Mortgage equity withdrawal surged by more than £7bn in the three months to September, the highest figure ever recorded and a 34 per cent jump on the previous quarter.

Economists said this was helping to fuel the boom in shopping and said it echoed the recent warning from the Bank of England that consumer spending must slow to avert a rise in interest rates.

"This shows that a rate cut is not even on the cards," said Michael Hume, UK economist at Lehman Brothers. "If the Bank wants consumer spending to slow it will have to use rates to get it to slow."

The figures from the Bank of England showed mortgage equity withdrawal as a percentage of post-tax income, which measures its real impact, rose to 4.1 per cent. This was the highest since the second quarter of 1990, when it was 4.5 per cent, although it is still well short of the 8.1 per cent hit in 1988.

Mr Hume said the worry for the Bank would be the extent to which homeowners were using their houses to fund their spending sprees, which have inflationary implications.

"It shows that the shortfall in incomes in the third quarter was not enough to slow consumer spending because people feel confident enough and feel that [lending] deals are cheap enough to borrowing against rising property prices," Mr Hume said.

The latest figures show the housing market is booming. Halifax, the largest mortgage lender, said prices rose 15.5 per cent last year, the largest increase since 1988, with one area, East Anglia, rising almost 20 per cent.

This fed through to record spending over Christmas with one store, the computer games specialist Electronics Boutique, recording a 46 per cent surge in sales.

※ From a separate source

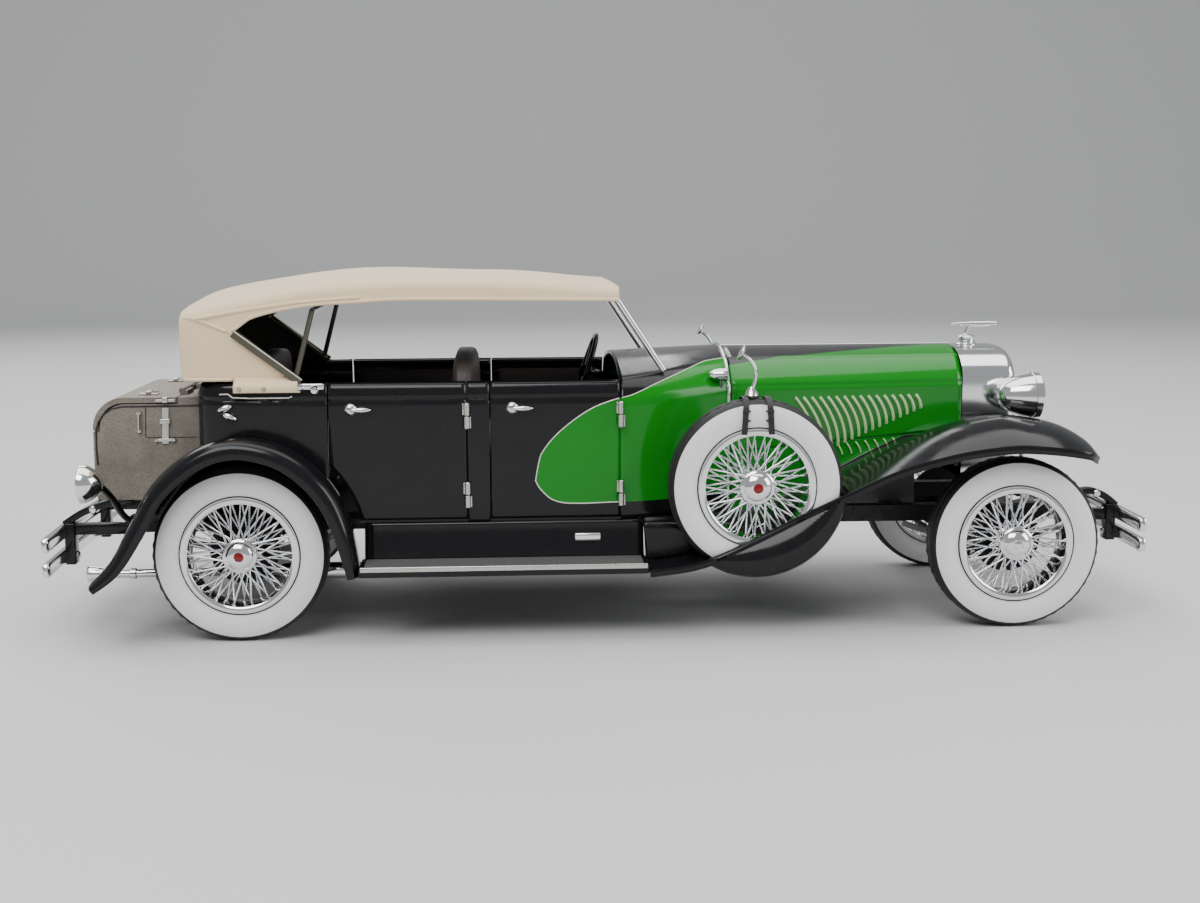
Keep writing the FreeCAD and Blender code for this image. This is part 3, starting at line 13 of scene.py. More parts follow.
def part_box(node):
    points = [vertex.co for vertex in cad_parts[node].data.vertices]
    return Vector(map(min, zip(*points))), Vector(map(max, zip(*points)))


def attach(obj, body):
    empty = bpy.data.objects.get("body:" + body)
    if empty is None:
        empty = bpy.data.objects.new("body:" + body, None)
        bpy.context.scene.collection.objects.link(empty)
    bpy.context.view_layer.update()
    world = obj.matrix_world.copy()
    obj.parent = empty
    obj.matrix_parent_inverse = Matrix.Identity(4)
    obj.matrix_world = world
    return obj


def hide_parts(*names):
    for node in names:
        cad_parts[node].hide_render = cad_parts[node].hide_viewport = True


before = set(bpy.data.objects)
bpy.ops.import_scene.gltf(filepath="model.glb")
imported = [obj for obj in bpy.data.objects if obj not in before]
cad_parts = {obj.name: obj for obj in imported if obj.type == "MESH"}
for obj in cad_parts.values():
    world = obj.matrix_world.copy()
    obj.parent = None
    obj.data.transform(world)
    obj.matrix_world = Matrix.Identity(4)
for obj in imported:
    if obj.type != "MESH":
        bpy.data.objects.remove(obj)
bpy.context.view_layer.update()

bl_info = {
    "name": "Touring car model",
    "version": (1, 0, 0),
    "blender": (4, 5, 0),
    "location": "View3D > Sidebar > Touring car",
    "description": "Builds a two-tone open touring car in 1:18 scale",
    "category": "Object",
}

MM = 0.001
SIDES = (("right", -1), ("left", 1))
ENDS = ("front", "rear")
WELD = 0.0005


# ---------------------------------------------------------------- places from the frame

def low(node):
    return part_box(node)[0] / MM


def high(node):
    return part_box(node)[1] / MM


def middle(node):
    return (low(node) + high(node)) / 2


FRONT_AXLE = middle("tyre_front_right")
REAR_AXLE = middle("tyre_rear_right")
SPARE = middle("spare_tyres")
TYRE_RADIUS = FRONT_AXLE.z
COWL_REAR = low("cowl").x
COWL_FRONT = high("cowl").x
BODY_REAR = low("body_shell").x
BODY_LOW = low("body_shell").z
BELT = high("body_shell").z
FENDER_OUT = high("front_fenders").y
HOOD_REAR = low("hood_right").x
HOOD_FRONT = high("hood_right").x
HOOD_TOP = high("hood_right").z
BOARD_TOP = high("running_boards").z
TOP_LOW = low("soft_top").z
TOP_REAR = low("soft_top").x
TOP_FRONT = high("soft_top").x
TOP_HALF = high("soft_top").y
RADIATOR_LOW = low("radiator_shell")
RADIATOR_HIGH = high("radiator_shell")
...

The boom was fuelled by a fall in mortgage rates to their lowest level since 1955 in the wake of the seven rate cuts ordered by the Bank last year.

Most lenders believe house price growth will slow to just 6 or 7 per cent next year, either because rising unemployment will curb demand or because an unexpectedly strong economic recovery would force rates back up.

Simon Rubinsohn, the chief economist at the City stockbroker Gerrard, said there was no sign of a let-up in the fourth quarter, which saw another half-point cut in rates.

"Our provisional arithmetic suggests that equity withdrawal may have increased further in the final three months of the year," he said.

Meanwhile, Britons have continued to ratchet up their spending abroad. Tourists' overseas spending in the first 11 months of last year jumped by 6 per cent compared with 2000, National Statistics said.